In that regard, i fully admit that this is a gradualist plan, it is not revolutionary but neither is it reformist, it does not seek to immediately abolish property rather it seeks to build the conditions so that it might be abolished. Further it does not seek to seize or reform the state, rather it means to build separate institutions outside of the state until they supercede that state.


Do you refer to the removal of the private owner, for example in the bar scenario? It is a remedy to the drain on worker output that goes in that direction, while the workplace will obviously still be subject to mortgages etc, this is covered later on in the chart where pooled resources are used to buy out the truly bourgeois , this is the next stage.

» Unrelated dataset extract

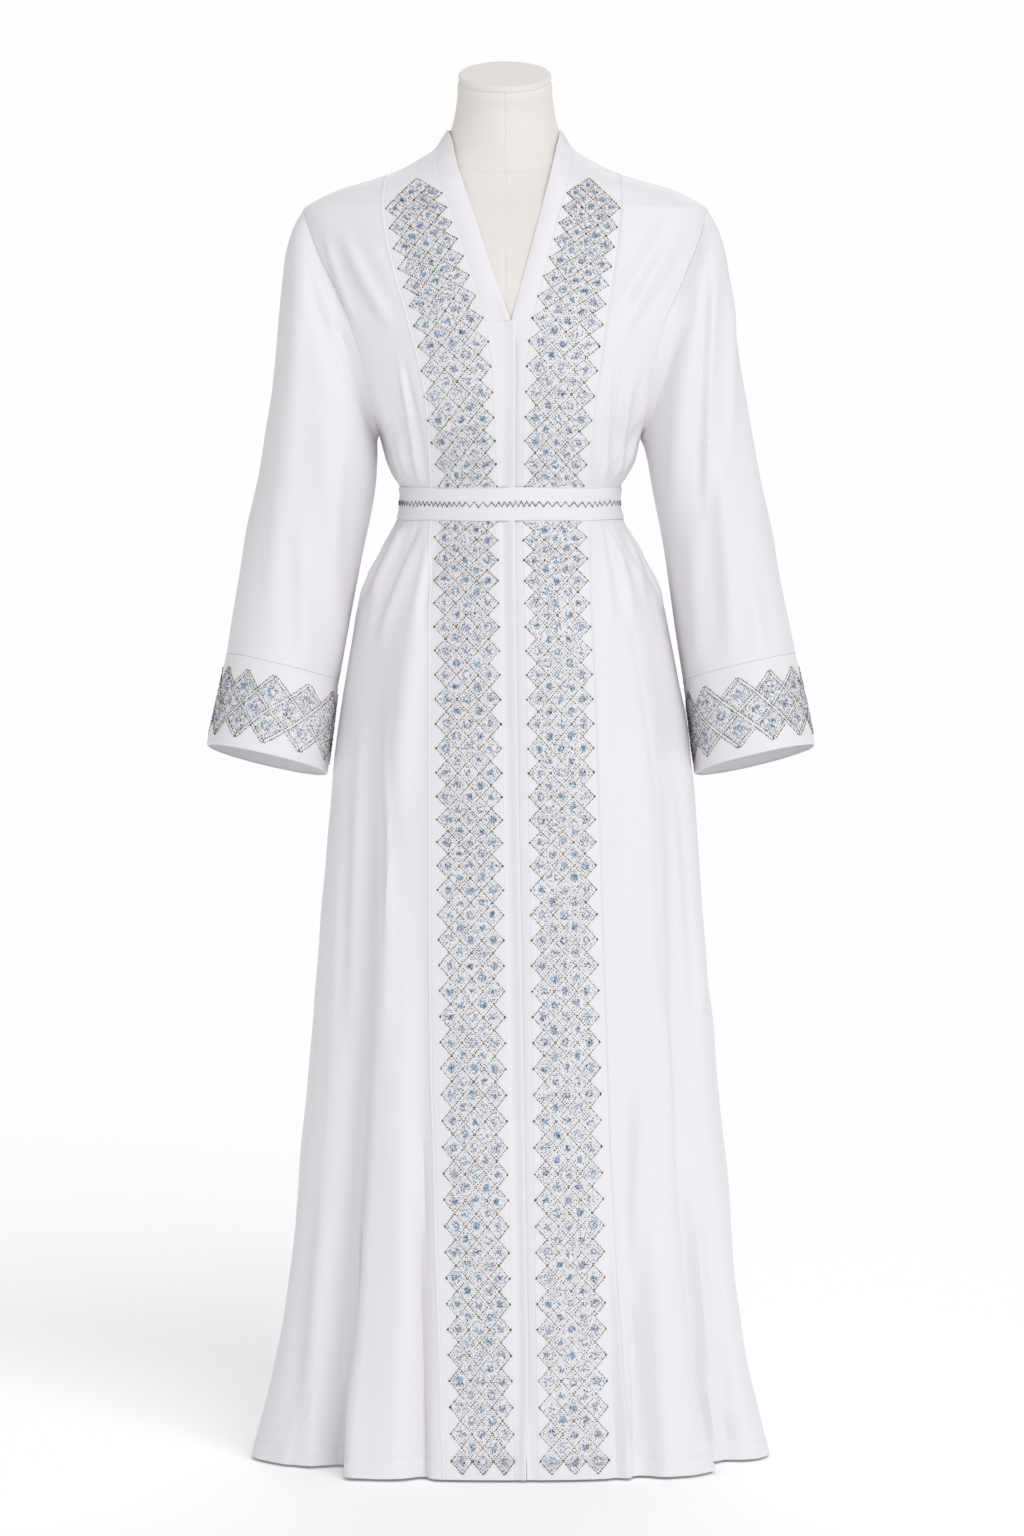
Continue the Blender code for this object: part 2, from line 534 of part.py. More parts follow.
def front_beading(grid, table, side, low_edge, high_edge):
    """Strip with stepped edges, laid on a centre front panel."""
    halves = int(round(2 * table["diamond"][-1]))
    outer, inner = [], []
    for half in range(halves + 1):
        along = half / 2
        is_tip = half % 2 == 1
        inset = 0 if is_tip else 0.5 / DIAMONDS_ACROSS
        ends = []
        for across in (inset, 1 - inset):
            x, z = (
                float(smooth(table, side + "_inner_" + axis, along, "diamond")) * (1 - across)
                + float(smooth(table, side + "_outer_" + axis, along, "diamond")) * across
                for axis in ("x", "z"))
            low, high = float(low_edge(z)), float(high_edge(z))
            ends.append(((float(front_angle(x, z)) - low) / (high - low), z))
        (start, start_z), (end, end_z) = ends
        row_outer, row_inner = [], []
        for column in range(CENTRE_COLUMNS + 1):
            share = min(max(column / CENTRE_COLUMNS, start + BEADING_EDGE), end - BEADING_EDGE)
            if column == 0:
                share = max(start, 0.0)
            if column == CENTRE_COLUMNS:
                share = min(end, 1.0)
            z = start_z + (end_z - start_z) * (share - start) / (end - start)
            point, normal = on_grid(grid, share, z)
            row_inner.append(point + normal * LAID_GAP)
            row_outer.append(point + normal * (LAID_GAP + BEADING))
        outer.append(row_outer)
        inner.append(row_inner)
    return np.array(outer), np.array(inner)


def cuff_grid(side):
    """Cuff, straight from its seam to its end, with a column for each tip and valley of its beading."""
    count = 2 * CUFF_DIAMONDS
    phi = 2 * math.pi * np.arange(count) / count
    top = sleeve_ring(sleeve_row(-1), phi, side, 1.0)
    end = sleeve_ring(CUFF_END, phi, side, 1.0)
    top = top + SEAM_GAP * unit(end - top)
    points = np.stack([top, end])
    normals = grid_normals(points)
    return {"outer": points, "inner": points - BAND_CLOTH * normals, "normal": normals}


def cuff_beading(grid):
    """Ring with stepped edges, laid on a cuff."""
    top, end = grid["outer"]
    normals = grid["normal"][0]
    tips = (np.arange(len(top)) % 2 == 0)[:, None]
    high = CUFF_BEADING_TOP + np.where(tips, 0, CUFF_BEADING_TIP)
    low = CUFF_BEADING_BOTTOM - np.where(tips, 0, CUFF_BEADING_TIP)
    rings = np.stack([top + (end - top) * high, top + (end - top) * low])
    return rings + normals * (LAID_GAP + BEADING), rings + normals * LAID_GAP


def neckband_grid(back):
    """Band from the V point up round the back neck and down to the V point again."""
    front_z = np.append(rows_between(V_POINT_Z, NECK_SEAM_TOP_Z), NECK_SEAM_TOP_Z)
    share = (front_z - V_POINT_Z) / (NECK_SEAM_TOP_Z - V_POINT_Z)
    edge_z = V_POINT_Z + share * (NECKBAND_TOP_Z - V_POINT_Z)
    right_seam, left_seam = seam("right_band")(front_z), seam("left_band")(front_z)
    right_edge = front_angle(smooth(NECK_EDGE, "right", edge_z), edge_z)
    left_edge = front_angle(smooth(NECK_EDGE, "left", edge_z), edge_z)
    right_seam[-1], right_edge[-1] = -QUARTER, -QUARTER
    left_seam[-1], left_edge[-1] = QUARTER, QUARTER
    back_angles = back["angle"][-1][1:-1]
    back_seam_z = np.full(len(back_angles), NECK_SEAM_TOP_Z - SEAM_END)
    back_edge_z = np.full(len(back_angles), NECKBAND_TOP_Z)
    seam_angle = np.concatenate([left_seam, back_angles, right_seam[::-1] + 2 * math.pi])
    edge_angle = np.concatenate([left_edge, back_angles, right_edge[::-1] + 2 * math.pi])
    seam_z = np.concatenate([front_z, back_seam_z, front_z[::-1]])
    top_z = np.concatenate([edge_z, back_edge_z, edge_z[::-1]])
    across = np.array([0.0, 0.5, 1.0])[None, :]
    angle = seam_angle[:, None] * (1 - across) + edge_angle[:, None] * across
    z = seam_z[:, None] * (1 - across) + top_z[:, None] * across
    points = surface(angle, z)
    normals = outward(angle, z)
    shift_edge(points, normals, 0, SEAM_GAP / 2)
    shift_edge(points, normals, -1, SEAM_GAP / 2)
    points[0] += (0, 0, SEAM_GAP)
    points[-1] += (0, 0, SEAM_GAP)
    return points, points - BAND_CLOTH * normals


def belt_grid(panels):
    """Belt laid round the gown, with a column over each of the gown's columns."""
    outer, inner = [], []
    for z in (BELT_LOW_Z, BELT_HIGH_Z):
        angles = []
        for low_edge, high_edge, columns in panels:
            low, high = float(low_edge(z)), float(high_edge(z))
            angles += [low + (high - low) * j / columns for j in range(columns)]
        angle = np.array(angles)
        points, normals = surface(angle, z), outward(angle, z)
        inner.append(points + normals * LAID_GAP)
        outer.append(points + normals * (LAID_GAP + BELT_CLOTH))
    return np.array(outer), np.array(inner)


def torso_rings():
    """Rings of the form: inside the gown up to the shoulders, then the neck with its tilted top."""
    angle = 2 * math.pi * np.arange(FORM_COLUMNS) / FORM_COLUMNS
    rings = []
    inset = CLOTH + FORM_GAP
    for z in FORM_ROWS:
        if UNDERARM_Z - CLOSE < z < SHOULDER_POINT_Z + CLOSE:
            rings.append(form_arm_ring(angle, z, inset))
        elif z > SHOULDER_POINT_Z:
            rings.append(surface(angle, z) - (CLOTH + FORM_SHOULDER_GAP) * outward(angle, z))
        else:
            rings.append(form_body_ring(angle, z, inset))
    for index, z in enumerate(FORM_NECK["z"]):
        rings.append(neck_ring(angle, z, *(FORM_NECK[c][index] for c in ("half", "front", "back"))))
    normal = np.array([0, -math.sin(FORM_TILT), math.cos(FORM_TILT)])
    forward = np.array([0, -math.cos(FORM_TILT), -math.sin(FORM_TILT)])
    top = np.array(CAP_CENTRE) - (CAP_THICKNESS + SEAM_GAP) * normal
    for below, radius in zip(*FORM_NECK_TOP.values()):
        across = np.sin(angle)[:, None] * np.array([1, 0, 0]) + np.cos(angle)[:, None] * forward
        rings.append(top - below * normal + radius * across)
    return rings


def form_body_ring(angle, z, inset):
    """Ring of the form below the underarm, free of the gown's folds and gathers and slimmer at the hips."""
    inset = inset + FORM_HIP_GAP * min(max((FORM_HIP_Z - z) / (FORM_HIP_Z - FORM_BOTTOM_Z), 0), 1) ** 0.5
    x = (float(smooth(BODY, "half", z)) - inset) * np.sin(angle)
    front = float(smooth(BODY, "front", z)) - inset
    back = float(smooth(BODY, "back", z)) - inset
    y = -np.where(np.cos(angle) > 0, front, back) * np.cos(angle)
    return np.stack([x + float(smooth(BODY, "centre", z)), y, np.full(len(angle), z)], axis=-1)


def form_arm_ring(angle, z, inset):
    """Ring of the form beside the armholes, where it ends in a smooth side plate."""
    half = float(smooth(ARMHOLE, "half", z)) - 2 * inset
    front = float(smooth(BODY, "front", z)) - inset
    back = float(smooth(BODY, "back", z)) - inset
    x = half * np.sin(angle)
    y = -np.where(np.cos(angle) > 0, front, back) * np.cos(angle)
    return np.stack([x + float(smooth(BODY, "centre", z)), y, np.full(len(angle), z)], axis=-1)


def neck_ring(angle, z, half, front, back):
    middle, depth = 0.5 * (front + back), 0.5 * (back - front)
    return np.stack([CAP_CENTRE[0] + half * np.sin(angle), middle - depth * np.cos(angle),
                     np.full(len(angle), z)], axis=-1)


def build_gown(finishes, collection):
    """Cuts the gown into its panels, with the sleeves, cuffs, neckband, belt and beading."""
    cloth, beads = finishes["cloth"], finishes["beading"]
    sleeves = {side: sleeve_grid(sign) for side, sign in (("left", 1), ("right", -1))}
    below_v = rows_between(HEM_Z, V_POINT_Z)
    to_neck = rows_between(HEM_Z, NECK_SEAM_TOP_Z)
    to_long_top = rows_between(HEM_Z, LONG_SEAM_TOP_Z)
    closing = seam("closing")

    def centre_outer(side, sign):
        return lambda z: np.where(z > LONG_SEAM_TOP_Z, sign * QUARTER, seam(side + "_long")(z))

    centre_panels = {}
    belt_panels = {}
    for side, sign in (("left", 1), ("right", -1)):
        band = seam(side + "_band")
        grid = panel(below_v, closing, band, BAND_COLUMNS, BAND_CLOTH)
        add_object("front_band_" + side, wall(grid["outer"], grid["inner"]), cloth, collection)
        grid = panel(to_neck, band, centre_outer(side, sign), CENTRE_COLUMNS)
        add_object("centre_front_" + side, wall(grid["outer"], grid["inner"]), cloth, collection)
        centre_panels[side] = grid
        outer_edge = lambda z, sign=sign: sign * side_edge(z)
        grid = panel(to_long_top, centre_outer(side, sign), outer_edge, SIDE_COLUMNS)
        mitre_armhole(grid, -1, sleeves[side], True)
        add_object("side_front_" + side, wall(grid["outer"], grid["inner"]), cloth, collection)
        belt_panels[side] = [(closing, band, BAND_COLUMNS), (band, seam(side + "_long"), CENTRE_COLUMNS),
                             (seam(side + "_long"), outer_edge, SIDE_COLUMNS)]

    def back_low(z):
        front = side_edge(z)
        return np.where(front > QUARTER - CLOSE, QUARTER, back_armhole_angle(z, front))

    def back_high(z):
        return 2 * math.pi - back_low(z)

    back = panel(to_neck, back_low, back_high, BACK_COLUMNS)
    mitre_armhole(back, 0, sleeves["left"], False)
    mitre_armhole(back, -1, sleeves["right"], False)
    add_object("back", wall(back["outer"], back["inner"]), cloth, collection)
    add_object("neckband", wall(*neckband_grid(back)), cloth, collection)

    right = [(lambda z, f=high: f(z) + 2 * math.pi, lambda z, f=low: f(z) + 2 * math.pi, n)
             for low, high, n in reversed(belt_panels["right"])]
    around = belt_panels["left"] + [(back_low, back_high, BACK_COLUMNS)] + right
    add_object("belt", wall(*belt_grid(around), closed=True), cloth, collection)

    for side, sign in (("left", 1), ("right", -1)):
        sleeve = sleeves[side]
        add_object("sleeve_" + side, wall(sleeve["outer"], sleeve["inner"], closed=True), cloth, collection)
        cuff = cuff_grid(sign)
        add_object("cuff_" + side, wall(cuff["outer"], cuff["inner"], closed=True), cloth, collection)
        add_object("beading_cuff_" + side, wall(*cuff_beading(cuff), closed=True), beads, collection)
        band = seam(side + "_band")
        outer = centre_outer(side, sign)
        for name, table in (("bodice", BODICE_BEADING), ("skirt", SKIRT_BEADING)):
            strip = front_beading(centre_panels[side], table, side, band, outer)
            add_object("beading_" + name + "_" + side, wall(*strip), beads, collection)


def build_form(finishes, collection):
    """Dress form: torso with its neck, neck cap, pole and round base."""
    add_object("form_torso", loft(torso_rings()), finishes["form"], collection)
    normal = Vector((0, -math.sin(FORM_TILT), math.cos(FORM_TILT)))
    bpy.ops.mesh.primitive_cylinder_add(vertices=FORM_COLUMNS, radius=CAP_RADIUS, depth=CAP_THICKNESS)
    cap = keep_primitive("form_neck_cap", finishes["form"], collection)
    cap.location = Vector(CAP_CENTRE) - 0.5 * CAP_THICKNESS * normal
    cap.rotation_euler = (FORM_TILT, 0, 0)
    round_edge(cap, CAP_EDGE)
    length = FORM_BOTTOM_Z - BASE_THICKNESS - 2 * SEAM_GAP
    bpy.ops.mesh.primitive_cylinder_add(vertices=16, radius=POLE_RADIUS, depth=length)
    pole = keep_primitive("form_pole", finishes["metal"], collection)
    pole.location = (0, 0, BASE_THICKNESS + SEAM_GAP + 0.5 * length)
    bpy.ops.mesh.primitive_cylinder_add(vertices=36, radius=BASE_RADIUS, depth=BASE_THICKNESS)
    base = keep_primitive("form_base", finishes["metal"], collection)
    base.location = (0, 0, 0.5 * BASE_THICKNESS)
    round_edge(base, BASE_EDGE)


def round_edge(made, width):
    bevel = made.modifiers.new("edge", "BEVEL")
    bevel.width = width
    bevel.segments = 1
    bevel.angle_limit = SHARP_ANGLE


def main():
    for old in list(bpy.data.objects):
        bpy.data.objects.remove(old, do_unlink=True)
    collection = bpy.data.collections.new(COLLECTION)
    bpy.context.scene.collection.children.link(collection)
    finishes = {
        "cloth": material("white_crepe", (0.88, 0.87, 0.90), 0.55),
        "beading": material("bead_lattice", (0.55, 0.58, 0.64), 0.35),
        "form": material("form_cover", (0.84, 0.82, 0.79), 0.80),
        "metal": material("stand_steel", (0.60, 0.60, 0.61), 0.35, 1.0),
    }
    build_form(finishes, collection)
    build_gown(finishes, collection)


main()
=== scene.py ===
"""Looks of the closed abaya and its dress form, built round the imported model.

Metres, +Z up. The wearer faces -Y, so their left is at +X, and the floor is at Z 0.
The gown is the surface of the model's own rings, finer, with its creases added. A point on it is a ring
angle and a height: 0 is centre front, 90 the wearer's left side and shoulder seams, 180 centre back.
"""
import math

import bpy
import numpy as np
from bpy.props import FloatProperty, FloatVectorProperty, PointerProperty
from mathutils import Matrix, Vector


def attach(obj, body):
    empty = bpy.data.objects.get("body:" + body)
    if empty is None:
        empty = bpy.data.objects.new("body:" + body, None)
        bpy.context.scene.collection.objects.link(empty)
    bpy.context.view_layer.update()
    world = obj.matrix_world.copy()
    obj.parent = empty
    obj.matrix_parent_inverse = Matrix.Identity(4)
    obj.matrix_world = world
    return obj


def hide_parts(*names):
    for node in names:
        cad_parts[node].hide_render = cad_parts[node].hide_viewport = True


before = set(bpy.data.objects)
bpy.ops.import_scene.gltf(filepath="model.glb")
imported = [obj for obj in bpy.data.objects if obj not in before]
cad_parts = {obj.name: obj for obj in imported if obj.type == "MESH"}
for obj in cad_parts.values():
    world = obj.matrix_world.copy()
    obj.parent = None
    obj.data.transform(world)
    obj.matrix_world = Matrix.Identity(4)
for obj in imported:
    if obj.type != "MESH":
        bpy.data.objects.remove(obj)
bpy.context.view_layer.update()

bl_info = {
    "name": "Closed abaya on a dress form",
    "version": (1, 0, 0),
    "blender": (4, 5, 0),
    "location": "3D View > Sidebar > Abaya",
    "description": "Builds a beaded white abaya, its dress form and a plain studio",
    "category": "Add Mesh",
}

QUARTER = 0.5 * math.pi
SIDES = (("left", 1), ("right", -1))
# Steps over which normals are measured, on the plain gown and on the creased one.
NORMAL_STEP = 1e-4
CREASED_STEP = 0.0006
# Heights and angles closer than this are the same.
CLOSE = 1e-6

# Heights of the gown's edges and seams.
HEM_Z = 0.003
BELT_LOW_Z = 1.0007
BELT_HIGH_Z = 1.0348
UNDERARM_Z = 1.0900
SHOULDER_POINT_Z = 1.3285
V_POINT_Z = 0.5 * (UNDERARM_Z + SHOULDER_POINT_Z)
LONG_SEAM_TOP_Z = 1.3677
NECK_SEAM_TOP_Z = 1.3928
NECKBAND_TOP_Z = 1.4130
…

Which is precisely what we mean to show. The entire strategy is to show a superior system of organisation and then implement it, namely, organisation by common consent over common property.


Production for exchange is the last thing to go, as it is the biggest feature of capitalism. It goes simultaneously with wage labour and only after the collectivisation of property. Essentially, the "revolution" happens at this point, everything else is merely a precursor to it, a series of pragmatic structures we build, like a military prepares for violence, only we do economic violence

What if I made the case that what past revolutions have lacked is precisely a blue print. Why did Lenin go back on what he wrote in the state and revolution? Why did it eventually liberalise? They had no plan, or none that I have seen, for the long term, they had no plan to whither away, and so when the state did whither away, it withered into capitalism.

Surely planning for the future should be the very essence and substance of the revolution?

What else is there? Nihilism? Or simply attacking and critiquhing and supporting piecemeal and hoping something comes out of it?

I'm not saying my particularly blue print, but in general, I think this is a large fault of a large part of the left, being unwilling or unable to plan post revolution.